Give all of the lines again, with nothing added or dropped.
▽
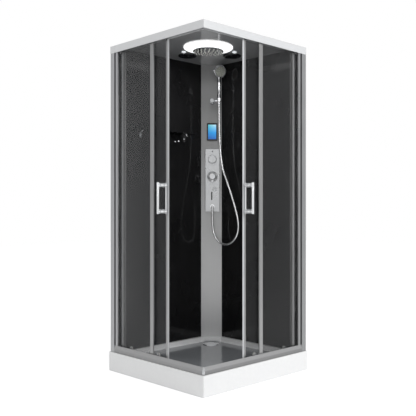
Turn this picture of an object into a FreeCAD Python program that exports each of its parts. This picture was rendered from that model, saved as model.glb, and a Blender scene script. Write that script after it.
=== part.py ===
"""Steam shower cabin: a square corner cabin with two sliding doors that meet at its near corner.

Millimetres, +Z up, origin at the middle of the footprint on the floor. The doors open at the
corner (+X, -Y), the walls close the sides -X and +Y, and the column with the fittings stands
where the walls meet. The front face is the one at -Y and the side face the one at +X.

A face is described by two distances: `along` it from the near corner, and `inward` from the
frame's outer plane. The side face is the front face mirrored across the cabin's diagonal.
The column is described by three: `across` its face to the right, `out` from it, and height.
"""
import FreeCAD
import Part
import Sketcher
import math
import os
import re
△
• WORKED SOLUTION
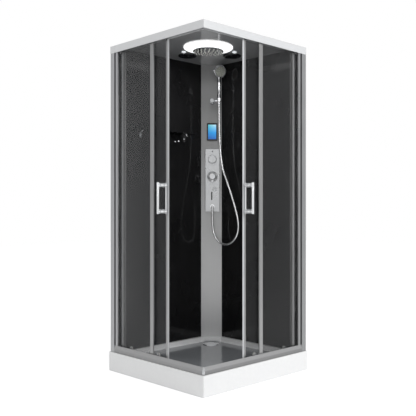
Turn this picture of an object into a FreeCAD Python program that exports each of its parts. This picture was rendered from that model, saved as model.glb, and a Blender scene script. Write that script after it.
=== part.py ===
"""Steam shower cabin: a square corner cabin with two sliding doors that meet at its near corner.

Millimetres, +Z up, origin at the middle of the footprint on the floor. The doors open at the
corner (+X, -Y), the walls close the sides -X and +Y, and the column with the fittings stands
where the walls meet. The front face is the one at -Y and the side face the one at +X.

A face is described by two distances: `along` it from the near corner, and `inward` from the
frame's outer plane. The side face is the front face mirrored across the cabin's diagonal.
The column is described by three: `across` its face to the right, `out` from it, and height.
"""
import FreeCAD
import Part
import Sketcher
import math
import os
import re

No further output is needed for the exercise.